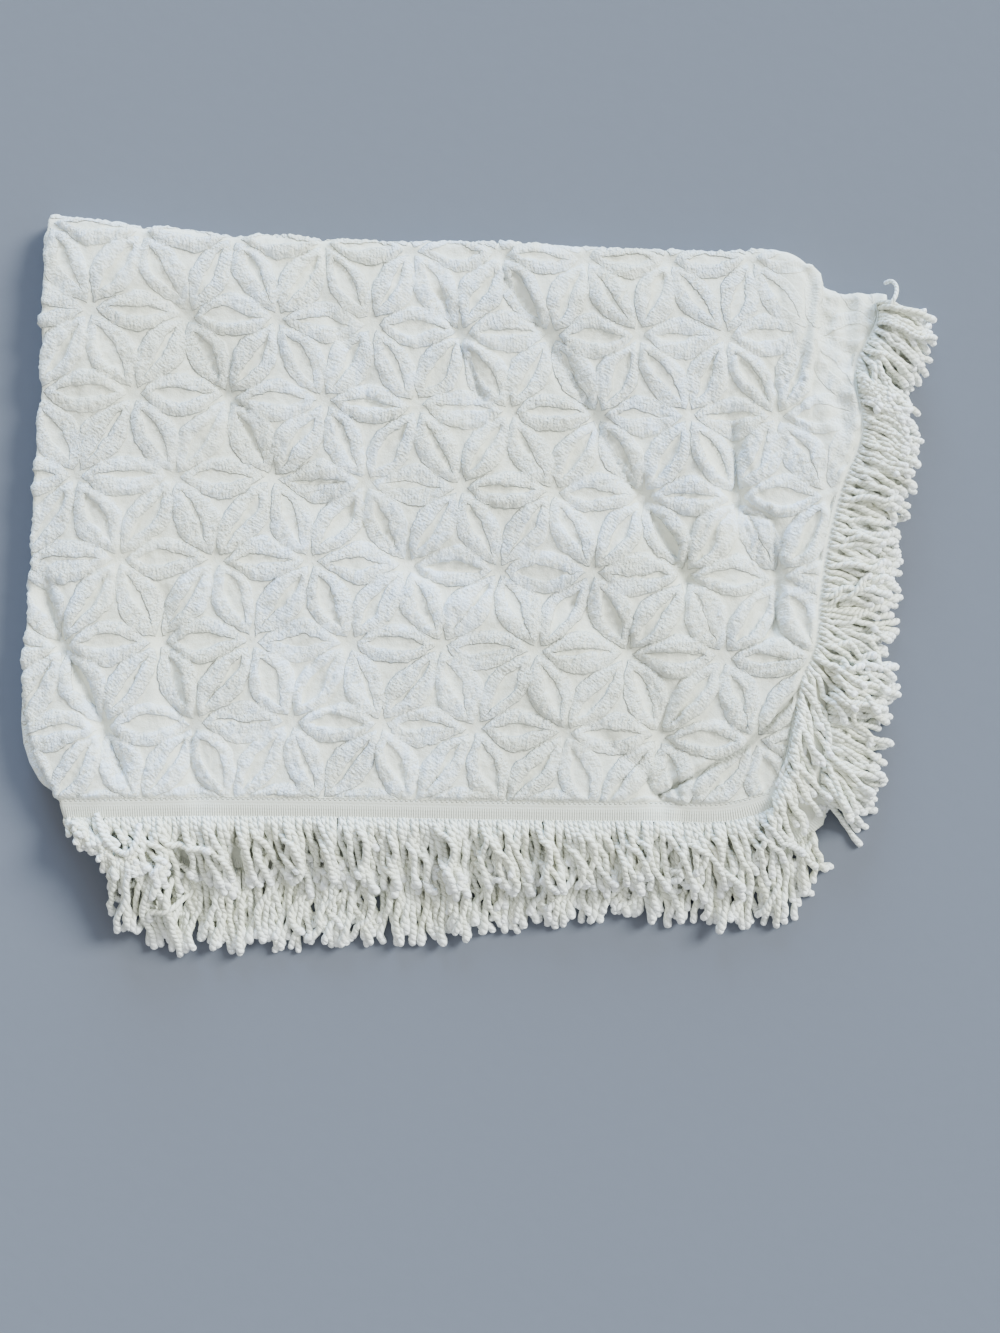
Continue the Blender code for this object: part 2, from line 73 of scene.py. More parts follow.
# outlines of the top layer and of the second one, which reaches further out
leftEdge = [(-0.475, 0.395), (-0.478, 0.310), (-0.482, 0.200), (-0.488, 0.090), (-0.494, -0.020),
            (-0.499, -0.108), (-0.493, -0.163), (-0.478, -0.205), (-0.467, -0.226), (-0.458, -0.246)]
topEdge = [(-0.475, 0.395), (-0.308, 0.376), (-0.143, 0.367), (0.022, 0.364), (0.132, 0.360),
           (0.242, 0.354), (0.355, 0.344), (0.372, 0.326), (0.387, 0.313), (0.437, 0.311)]
rightEdge = [(0.437, 0.311), (0.439, 0.300), (0.414, 0.243), (0.418, 0.160), (0.399, 0.112),
             (0.383, 0.053), (0.372, -0.020), (0.366, -0.074), (0.355, -0.097), (0.344, -0.152),
             (0.335, -0.196), (0.320, -0.236)]
footEdge = [(-0.458, -0.246), (-0.308, -0.244), (-0.143, -0.245), (0.022, -0.248), (0.176, -0.249),
            (0.290, -0.246), (0.320, -0.236)]
secondFoot = [(-0.458, -0.246), (-0.418, -0.268), (-0.363, -0.297), (-0.198, -0.299), (-0.044, -0.290),
              (0.088, -0.275), (0.242, -0.270), (0.345, -0.273), (0.370, -0.262)]
secondRight = [(0.437, 0.311), (0.442, 0.306), (0.425, 0.243), (0.427, 0.160), (0.416, 0.112),
               (0.403, 0.053), (0.394, -0.020), (0.387, -0.086), (0.381, -0.152), (0.376, -0.219),
               (0.370, -0.262)]
lowerShare = [0.0, 0.10, 0.26, 0.44, 0.62, 0.78, 0.90, 0.97, 1.0]
lowerLeft = [0.0, 0.0, 0.0, 0.001, 0.002, -0.003, -0.014, -0.016, -0.012]
lowerRight = [0.0, -0.006, -0.010, -0.010, -0.012, -0.010, -0.012, -0.014, -0.014]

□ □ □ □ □

• **Written exercise**: Write the entire listing out again, word for word.

• **The answer**:
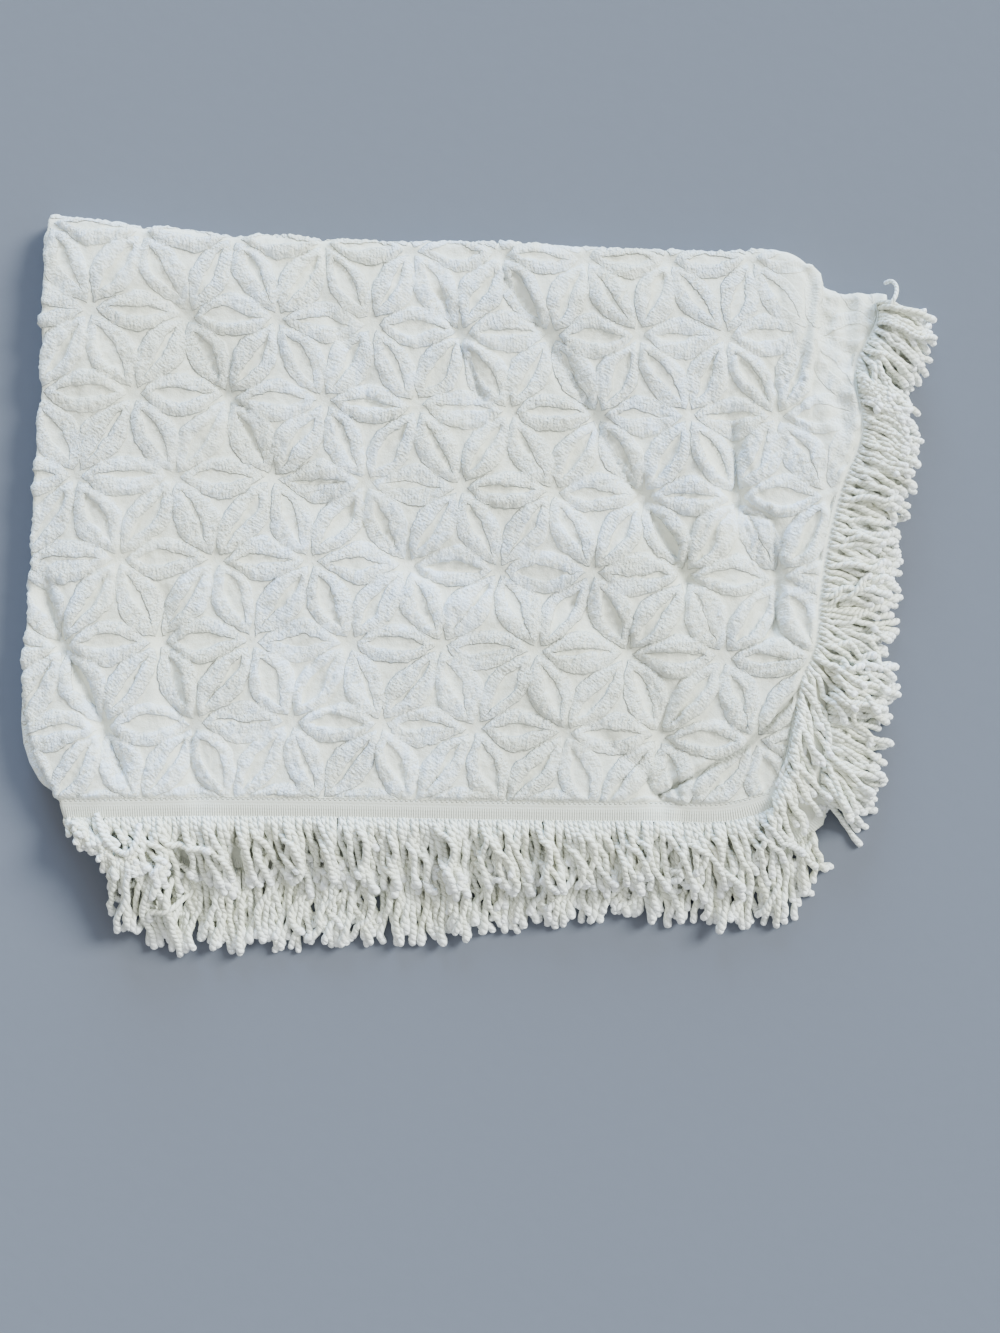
Continue the Blender code for this object: part 2, from line 73 of scene.py. More parts follow.
# outlines of the top layer and of the second one, which reaches further out
leftEdge = [(-0.475, 0.395), (-0.478, 0.310), (-0.482, 0.200), (-0.488, 0.090), (-0.494, -0.020),
            (-0.499, -0.108), (-0.493, -0.163), (-0.478, -0.205), (-0.467, -0.226), (-0.458, -0.246)]
topEdge = [(-0.475, 0.395), (-0.308, 0.376), (-0.143, 0.367), (0.022, 0.364), (0.132, 0.360),
           (0.242, 0.354), (0.355, 0.344), (0.372, 0.326), (0.387, 0.313), (0.437, 0.311)]
rightEdge = [(0.437, 0.311), (0.439, 0.300), (0.414, 0.243), (0.418, 0.160), (0.399, 0.112),
             (0.383, 0.053), (0.372, -0.020), (0.366, -0.074), (0.355, -0.097), (0.344, -0.152),
             (0.335, -0.196), (0.320, -0.236)]
footEdge = [(-0.458, -0.246), (-0.308, -0.244), (-0.143, -0.245), (0.022, -0.248), (0.176, -0.249),
            (0.290, -0.246), (0.320, -0.236)]
secondFoot = [(-0.458, -0.246), (-0.418, -0.268), (-0.363, -0.297), (-0.198, -0.299), (-0.044, -0.290),
              (0.088, -0.275), (0.242, -0.270), (0.345, -0.273), (0.370, -0.262)]
secondRight = [(0.437, 0.311), (0.442, 0.306), (0.425, 0.243), (0.427, 0.160), (0.416, 0.112),
               (0.403, 0.053), (0.394, -0.020), (0.387, -0.086), (0.381, -0.152), (0.376, -0.219),
               (0.370, -0.262)]
lowerShare = [0.0, 0.10, 0.26, 0.44, 0.62, 0.78, 0.90, 0.97, 1.0]
lowerLeft = [0.0, 0.0, 0.0, 0.001, 0.002, -0.003, -0.014, -0.016, -0.012]
lowerRight = [0.0, -0.006, -0.010, -0.010, -0.012, -0.010, -0.012, -0.014, -0.014]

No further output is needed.